-- BEGIN RECORDS PROVIDED --

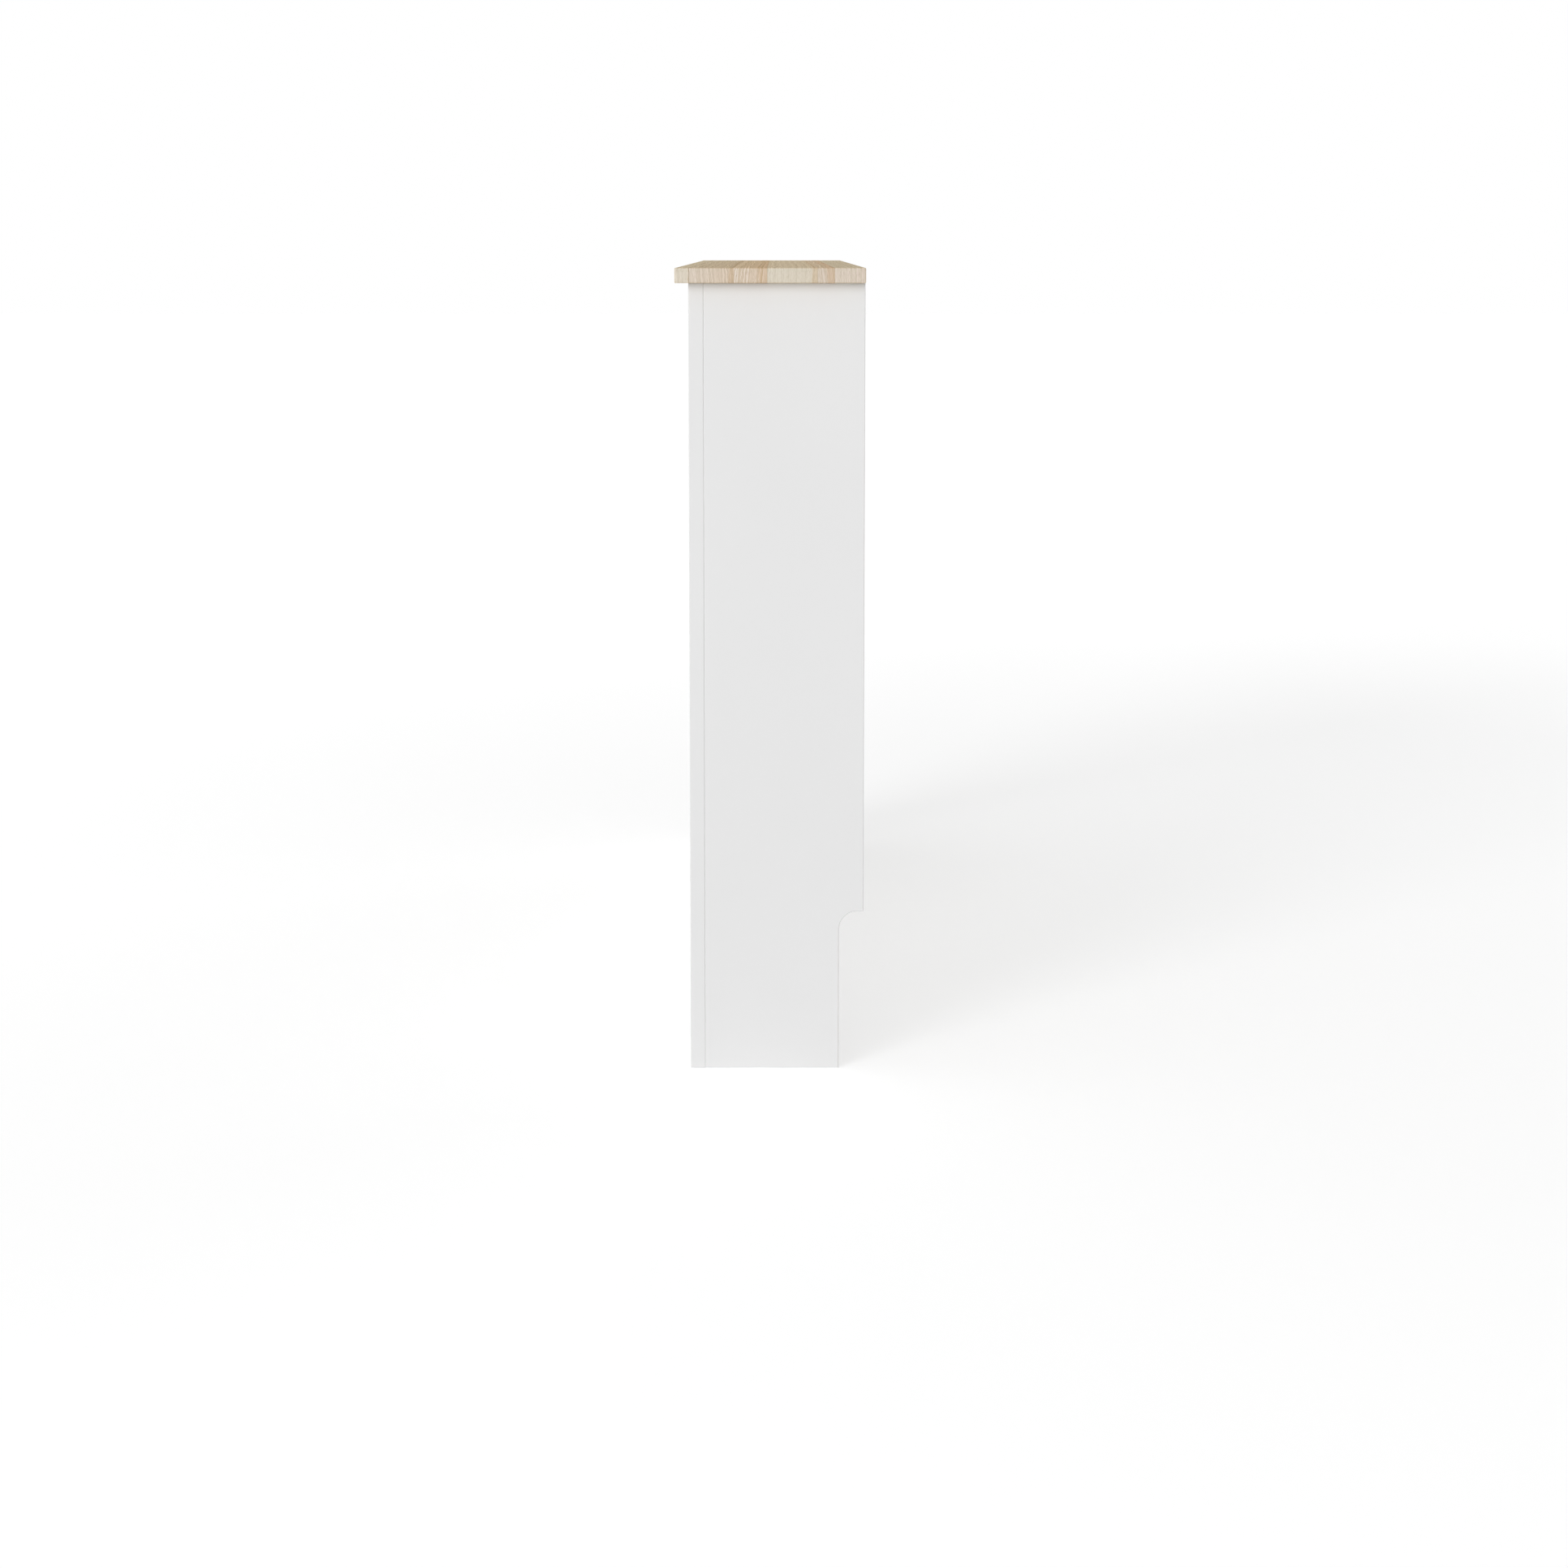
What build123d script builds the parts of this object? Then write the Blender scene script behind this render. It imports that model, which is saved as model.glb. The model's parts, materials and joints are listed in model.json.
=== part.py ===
from build123d import *
import os

os.makedirs("parts", exist_ok=True)

# A free-standing cover for a wall radiator: white painted MDF sides and a slatted front, under an oak top.
# X runs along the wall, Y from the front towards the wall and Z up. The origin is on the floor, midway
# between the ends, and midway between the front edge of the top and the wall. All sizes are millimetres.

# Overall sizes
top_length = 1120.0
cover_height = 820.0
body_depth = 177.0  # from the painted front face to the wall
top_front_overhang = 13.0
top_side_overhang = 20.0

# Board thicknesses
top_thickness = 15.0
panel_thickness = 15.0
frame_thickness = 15.0
rear_rail_thickness = 15.0

# Oak top: staves glued edge to edge, from the front. The widest one, the fourth, takes what is left.
front_stave_widths = (14.0, 45.0, 33.0)
back_stave_widths = (17.0, 31.0)
oak_edge_round = 1.0

# Side panels: cut away at the foot, to clear a skirting board
notch_depth = 25.0
notch_height = 165.0
notch_radius = 20.0
paint_edge_round = 0.8

# Front frame
stile_width = 110.0
top_rail_height = 90.0
bottom_rail_height = 75.0
floor_gap = 30.0  # air slot under the bottom rail

# Slats: their ends lie in a rebate along the back of each rail
slat_count = 21
slat_width = 20.0
slat_thickness = 9.0
slat_edge_round = 1.5
rebate_height = 10.0
slat_end_gap = 0.3

# Batten behind the slats
batten_height = 40.0
batten_thickness = 9.0
batten_lap = 60.0  # how far it reaches over each stile

# Rear rail, under the top and against the wall
rear_rail_height = 70.0

# Beech dowels
dowel_length = 30.0
dowel_radius = 4.0
dowel_chamfer = 1.0
face_skin = 4.0  # wood left behind a bore in the face of a board
dowel_end_room = 0.5
fit = 0.05  # radial room round each dowel, bolt, cam and screw

# Cam fittings: a bolt in the face of one board, and a cam that grips its head in the edge of the other
cam_radius = 7.5
cam_setback = 24.0  # joint face to the cam's axis
cam_skin = 2.5  # wood left behind the cam
cam_floor_room = 0.5
bolt_thread_radius = 2.5
bolt_shank_radius = 3.0
bolt_neck_radius = 1.75
bolt_head_radius = 3.25
bolt_head_length = 3.6
cam_grip_room = 0.6  # room round the bolt's neck and head inside the cam
recess_length = 8.0
recess_width = 1.6
recess_depth = 2.0

# Where the fittings stand
front_fitting_margin = 80.0  # lowest and highest cam on a panel's front edge
front_fitting_count = 3
cam_to_dowel = 32.0
top_cam_to_dowel = 24.0  # along a panel's top edge, clear of the joints between staves
top_fitting_margin = 35.0  # cams on a panel's top edge, from its front and back
rear_fitting_margin = 20.0  # from the rear rail's lower and upper edge
rail_dowel_margin = 22.0  # dowels in a front rail's ends, from its edges
top_rail_dowel_margin = 100.0
rear_rail_dowel_margin = 150.0
rear_rail_dowel_count = 3

# Screws and brads
screw_radius = 1.75
screw_head_radius = 3.5
screw_tip_length = 3.0
screw_recess_length = 3.6
screw_recess_width = 0.9
screw_recess_depth = 1.2
screw_skin = 3.0  # wood left beyond a tip
batten_screw_inset = 15.0  # from the batten's end
batten_screw_margin = 12.0  # from the batten's upper and lower edge
brad_radius = 0.7
brad_head_radius = 1.3
brad_head_length = 0.8
brad_skin = 2.0

# Plastic corner blocks, between the front's top rail and the top
block_count = 3
block_length = 34.0
block_size = 22.0
block_wall = 5.0
block_bevel = 9.0
block_screw_spread = 16.0
block_end_margin = 200.0

# Steel wall brackets, in the back corners under the rear rail
bracket_sheet = 2.0
bracket_reach = 35.0
bracket_height = 50.0
bracket_bend_radius = 1.0  # inside the bend
bracket_corner_radius = 4.0
bracket_drop = 5.0  # below the rear rail
bracket_hole_spacing = 30.0
bracket_hole_inset = 13.0  # from the end of each leg
wall_hole_radius = 2.75

# Planes that the boards meet at
half_top = top_length / 2
half_body = half_top - top_side_overhang
half_inside = half_body - panel_thickness
half_opening = half_body - stile_width
wall_y = (body_depth + top_front_overhang) / 2
top_front_y = -wall_y
front_y = wall_y - body_depth
frame_back_y = front_y + frame_thickness
frame_mid_y = front_y + frame_thickness / 2
rear_rail_front_y = wall_y - rear_rail_thickness
rear_rail_mid_y = wall_y - rear_rail_thickness / 2
under_top_z = cover_height - top_thickness
opening_bottom_z = floor_gap + bottom_rail_height
opening_top_z = under_top_z - top_rail_height
rear_rail_z = under_top_z - rear_rail_height
batten_mid_z = (opening_bottom_z + opening_top_z) / 2
bracket_top_z = rear_rail_z - bracket_drop
bracket_mid_z = bracket_top_z - bracket_height / 2
slat_gap = (2 * half_opening - slat_count * slat_width) / (slat_count + 1)
SIDES = {"left": -1, "right": 1}


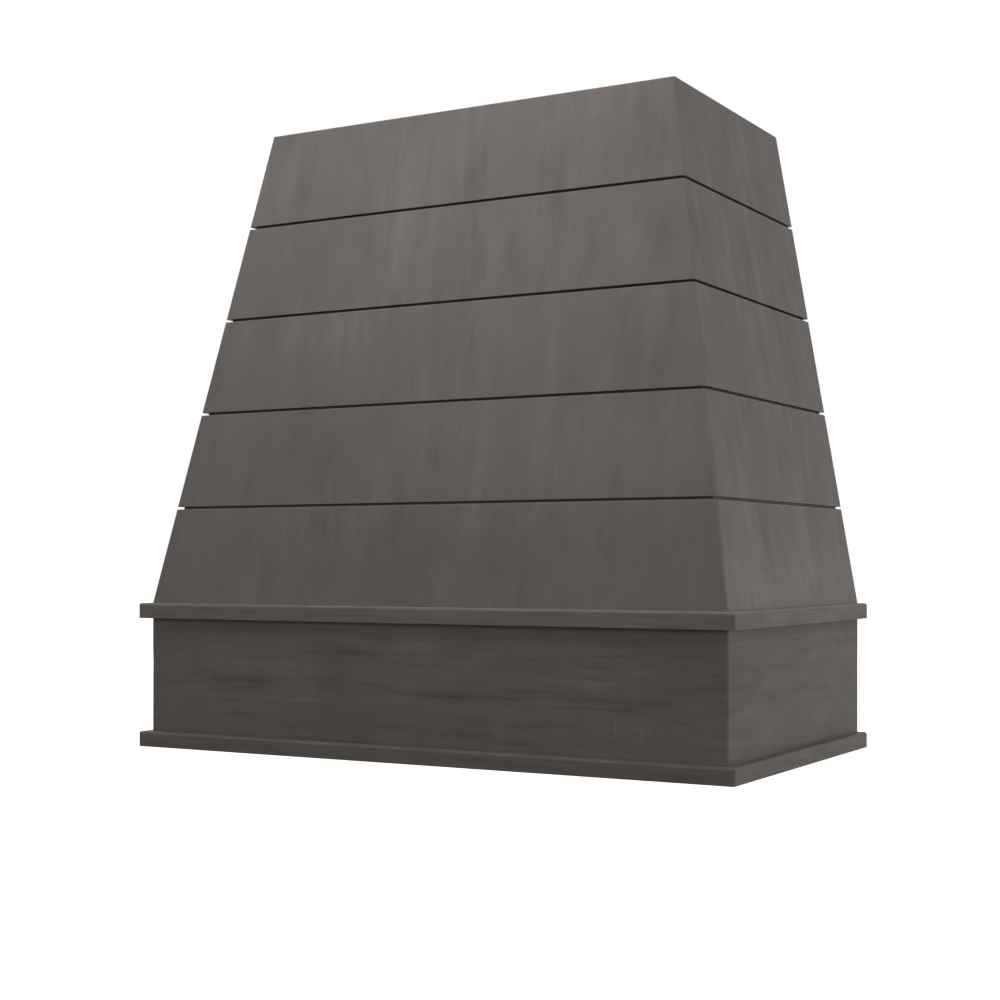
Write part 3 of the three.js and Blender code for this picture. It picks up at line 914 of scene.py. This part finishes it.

-- END RECORDS PROVIDED --

WRITTEN REQUEST:
Give back each line above precisely as it stands.

FULL ANSWER:
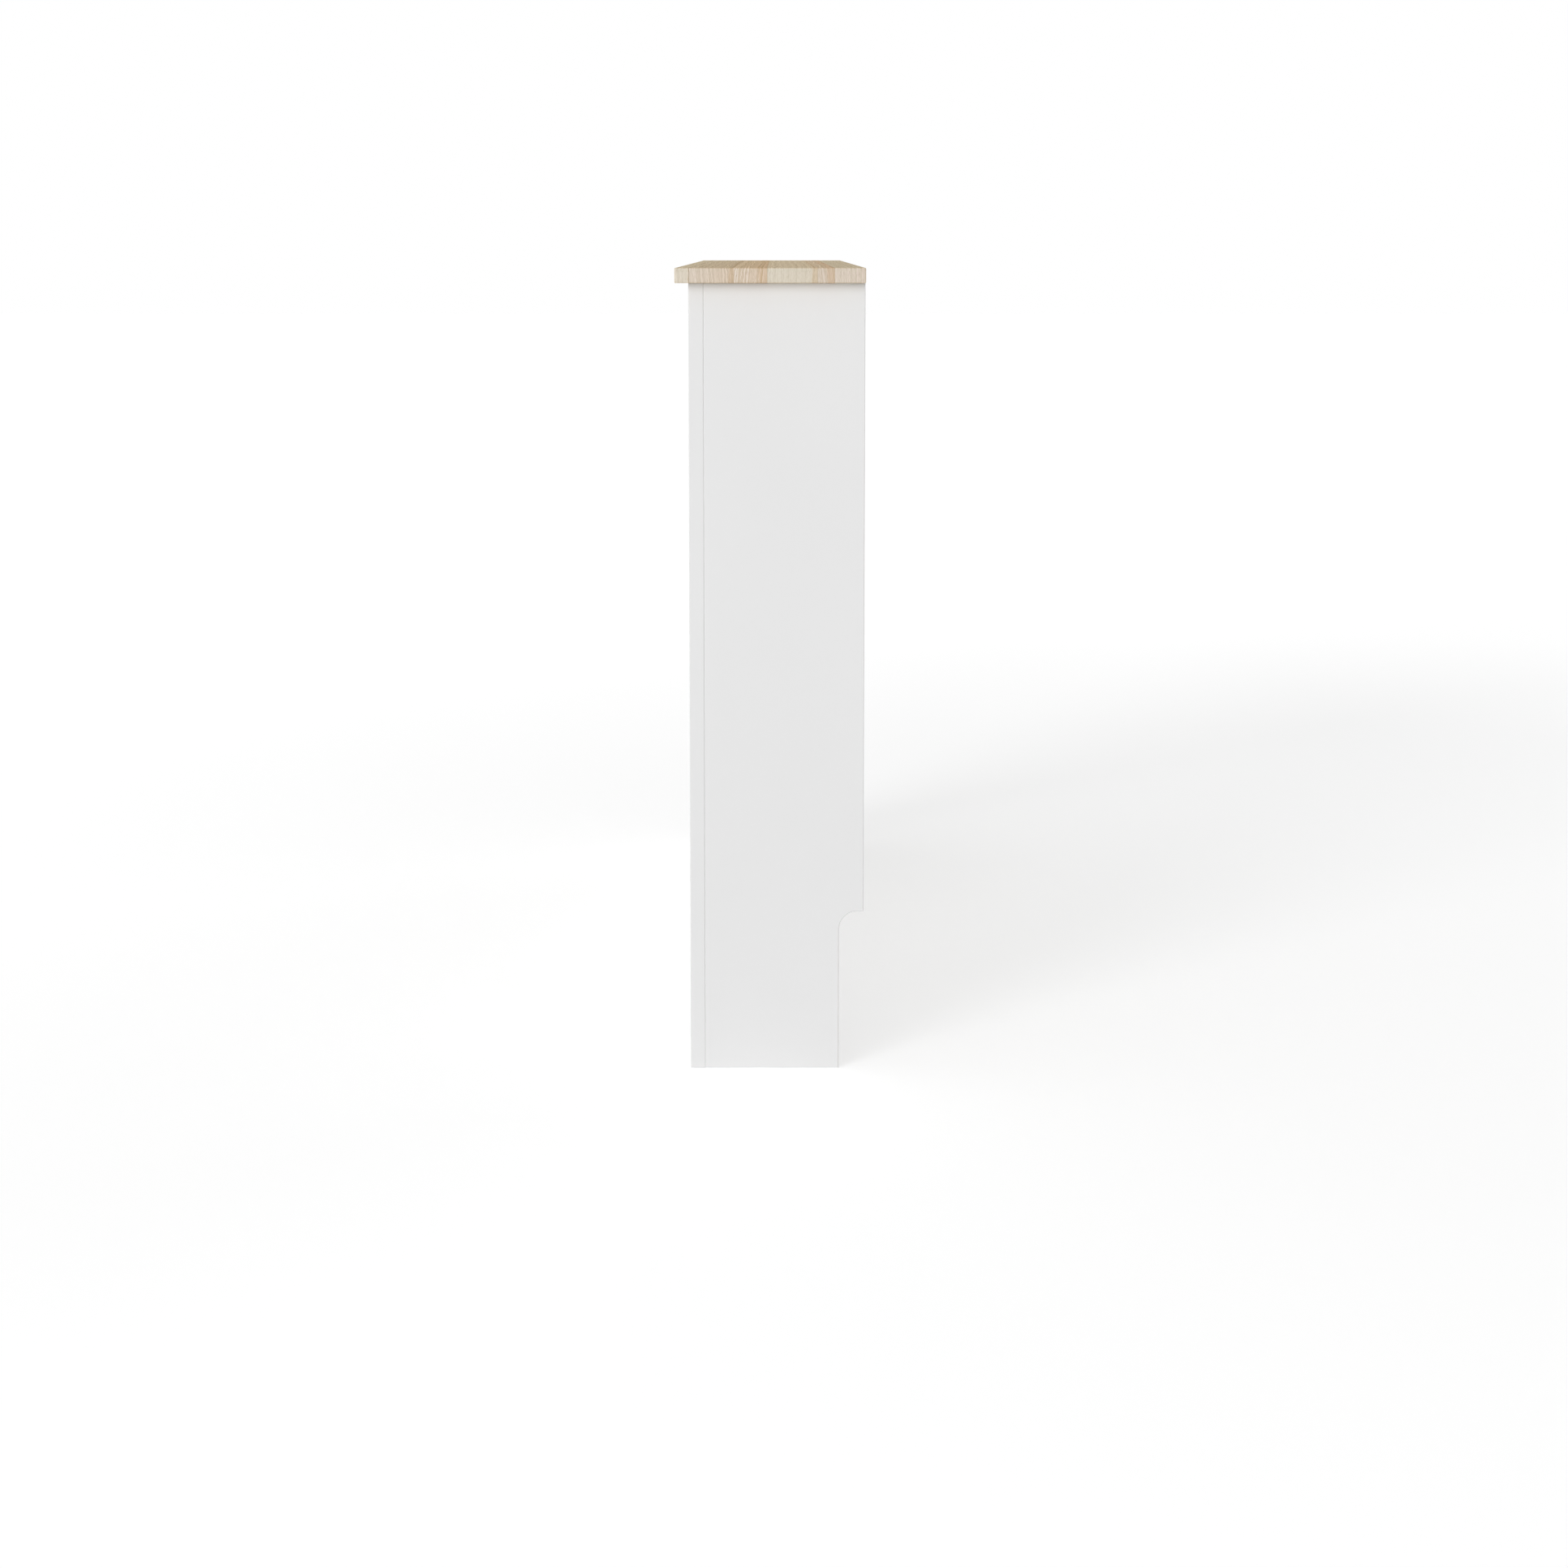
What build123d script builds the parts of this object? Then write the Blender scene script behind this render. It imports that model, which is saved as model.glb. The model's parts, materials and joints are listed in model.json.
=== part.py ===
from build123d import *
import os

os.makedirs("parts", exist_ok=True)

# A free-standing cover for a wall radiator: white painted MDF sides and a slatted front, under an oak top.
# X runs along the wall, Y from the front towards the wall and Z up. The origin is on the floor, midway
# between the ends, and midway between the front edge of the top and the wall. All sizes are millimetres.

# Overall sizes
top_length = 1120.0
cover_height = 820.0
body_depth = 177.0  # from the painted front face to the wall
top_front_overhang = 13.0
top_side_overhang = 20.0

# Board thicknesses
top_thickness = 15.0
panel_thickness = 15.0
frame_thickness = 15.0
rear_rail_thickness = 15.0

# Oak top: staves glued edge to edge, from the front. The widest one, the fourth, takes what is left.
front_stave_widths = (14.0, 45.0, 33.0)
back_stave_widths = (17.0, 31.0)
oak_edge_round = 1.0

# Side panels: cut away at the foot, to clear a skirting board
notch_depth = 25.0
notch_height = 165.0
notch_radius = 20.0
paint_edge_round = 0.8

# Front frame
stile_width = 110.0
top_rail_height = 90.0
bottom_rail_height = 75.0
floor_gap = 30.0  # air slot under the bottom rail

# Slats: their ends lie in a rebate along the back of each rail
slat_count = 21
slat_width = 20.0
slat_thickness = 9.0
slat_edge_round = 1.5
rebate_height = 10.0
slat_end_gap = 0.3

# Batten behind the slats
batten_height = 40.0
batten_thickness = 9.0
batten_lap = 60.0  # how far it reaches over each stile

# Rear rail, under the top and against the wall
rear_rail_height = 70.0

# Beech dowels
dowel_length = 30.0
dowel_radius = 4.0
dowel_chamfer = 1.0
face_skin = 4.0  # wood left behind a bore in the face of a board
dowel_end_room = 0.5
fit = 0.05  # radial room round each dowel, bolt, cam and screw

# Cam fittings: a bolt in the face of one board, and a cam that grips its head in the edge of the other
cam_radius = 7.5
cam_setback = 24.0  # joint face to the cam's axis
cam_skin = 2.5  # wood left behind the cam
cam_floor_room = 0.5
bolt_thread_radius = 2.5
bolt_shank_radius = 3.0
bolt_neck_radius = 1.75
bolt_head_radius = 3.25
bolt_head_length = 3.6
cam_grip_room = 0.6  # room round the bolt's neck and head inside the cam
recess_length = 8.0
recess_width = 1.6
recess_depth = 2.0

# Where the fittings stand
front_fitting_margin = 80.0  # lowest and highest cam on a panel's front edge
front_fitting_count = 3
cam_to_dowel = 32.0
top_cam_to_dowel = 24.0  # along a panel's top edge, clear of the joints between staves
top_fitting_margin = 35.0  # cams on a panel's top edge, from its front and back
rear_fitting_margin = 20.0  # from the rear rail's lower and upper edge
rail_dowel_margin = 22.0  # dowels in a front rail's ends, from its edges
top_rail_dowel_margin = 100.0
rear_rail_dowel_margin = 150.0
rear_rail_dowel_count = 3

# Screws and brads
screw_radius = 1.75
screw_head_radius = 3.5
screw_tip_length = 3.0
screw_recess_length = 3.6
screw_recess_width = 0.9
screw_recess_depth = 1.2
screw_skin = 3.0  # wood left beyond a tip
batten_screw_inset = 15.0  # from the batten's end
batten_screw_margin = 12.0  # from the batten's upper and lower edge
brad_radius = 0.7
brad_head_radius = 1.3
brad_head_length = 0.8
brad_skin = 2.0

# Plastic corner blocks, between the front's top rail and the top
block_count = 3
block_length = 34.0
block_size = 22.0
block_wall = 5.0
block_bevel = 9.0
block_screw_spread = 16.0
block_end_margin = 200.0

# Steel wall brackets, in the back corners under the rear rail
bracket_sheet = 2.0
bracket_reach = 35.0
bracket_height = 50.0
bracket_bend_radius = 1.0  # inside the bend
bracket_corner_radius = 4.0
bracket_drop = 5.0  # below the rear rail
bracket_hole_spacing = 30.0
bracket_hole_inset = 13.0  # from the end of each leg
wall_hole_radius = 2.75

# Planes that the boards meet at
half_top = top_length / 2
half_body = half_top - top_side_overhang
half_inside = half_body - panel_thickness
half_opening = half_body - stile_width
wall_y = (body_depth + top_front_overhang) / 2
top_front_y = -wall_y
front_y = wall_y - body_depth
frame_back_y = front_y + frame_thickness
frame_mid_y = front_y + frame_thickness / 2
rear_rail_front_y = wall_y - rear_rail_thickness
rear_rail_mid_y = wall_y - rear_rail_thickness / 2
under_top_z = cover_height - top_thickness
opening_bottom_z = floor_gap + bottom_rail_height
opening_top_z = under_top_z - top_rail_height
rear_rail_z = under_top_z - rear_rail_height
batten_mid_z = (opening_bottom_z + opening_top_z) / 2
bracket_top_z = rear_rail_z - bracket_drop
bracket_mid_z = bracket_top_z - bracket_height / 2
slat_gap = (2 * half_opening - slat_count * slat_width) / (slat_count + 1)
SIDES = {"left": -1, "right": 1}


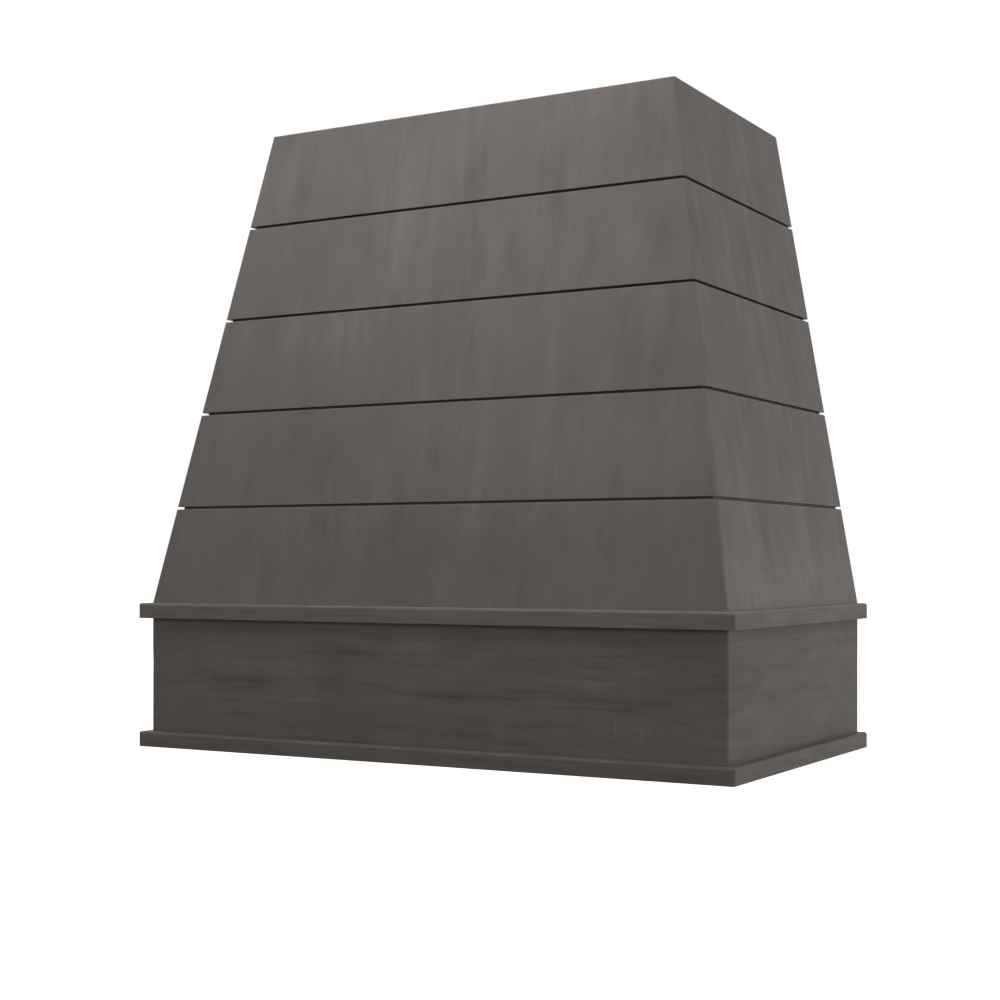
Write part 3 of the three.js and Blender code for this picture. It picks up at line 914 of scene.py. This part finishes it.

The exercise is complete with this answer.